The move will mark the first time in decades that CS&D will have no presence in Mount Vernon. Incorporated in 1968 as the outgrowth of a firm begun by the late Alexander Cochran in 1947, it has been at 925 N. Charles St., 800 N. Charles St. and its current headquarters, the Latrobe Building at 2 E. Read St.
In the 1980s, its principals teamed up with partners of PersonaCare, Inc., to plan a midrise office building in the 900 block of N. Charles St. Although several buildings were razed for that project, construction never began because of the weak real estate market. The same principals also own the Peabody Book Shop and Beer Stube at 913 N. Charles St., which was to serve as construction headquarters for the general contractor, Harkins Builders.
Mr. Tipton said the design firm did not want to move to the suburbs and did not want to be in a new high-rise, but still considered many options before selecting the warehouse. He said he and his partners liked the warehouse's location downtown, its proximity to light rail and MARC lines, its nearby parking, and its high profile.
The fact that the company had season tickets to Orioles games didn't hurt either, said senior vice president Thomas Spies. "It's a very recognizable building," he said. "Everybody knows the ballpark."
Designed by Baldwin and Pennington, the 1,116-foot-long warehouse is one of Baltimore's longest and most distinctive buildings. It was constructed from 1898 to 1905 to store goods shipped through Camden Yards when it was a rail hub. Renovated as part of the ballpark, it houses the Orioles' offices and other baseball-related spaces, including street-level shops and restaurants. With Waverly and CS&D, its office space is more than two-thirds committed.
The architects say they hope to complete lease negotiations in several weeks. That would enable them to renovate the space and move in before the pope's visit in October. It also would give them a front-row seat from which to view the Oct. 8 Mass -- with the CS&D-designed altar.
"That's one of the most innovative ways we've heard of getting a good seat for the papal Mass," said Bill Blaul, communications director for the Archdiocese of Baltimore.
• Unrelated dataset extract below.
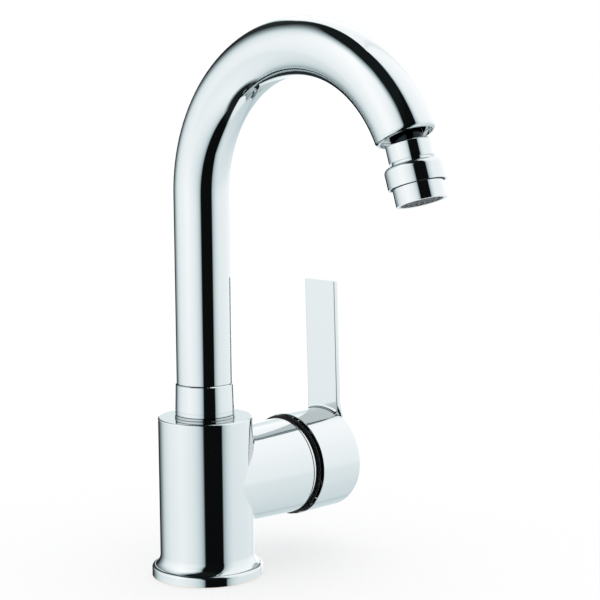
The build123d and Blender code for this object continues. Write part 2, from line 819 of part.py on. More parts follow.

CS&D's decision to move to Camden Yards means it will never be an occupant of the office building that was planned for 925 N. Charles St. The landowners are now seeking a buyer for the vacant lot and the adjacent Peabody Book Shop and Beer Stube.
Leaders of the Mount Vernon-Belvedere Improvement Association say one likely buyer is the neighboring Maryland Club, which could use it to build additional squash courts.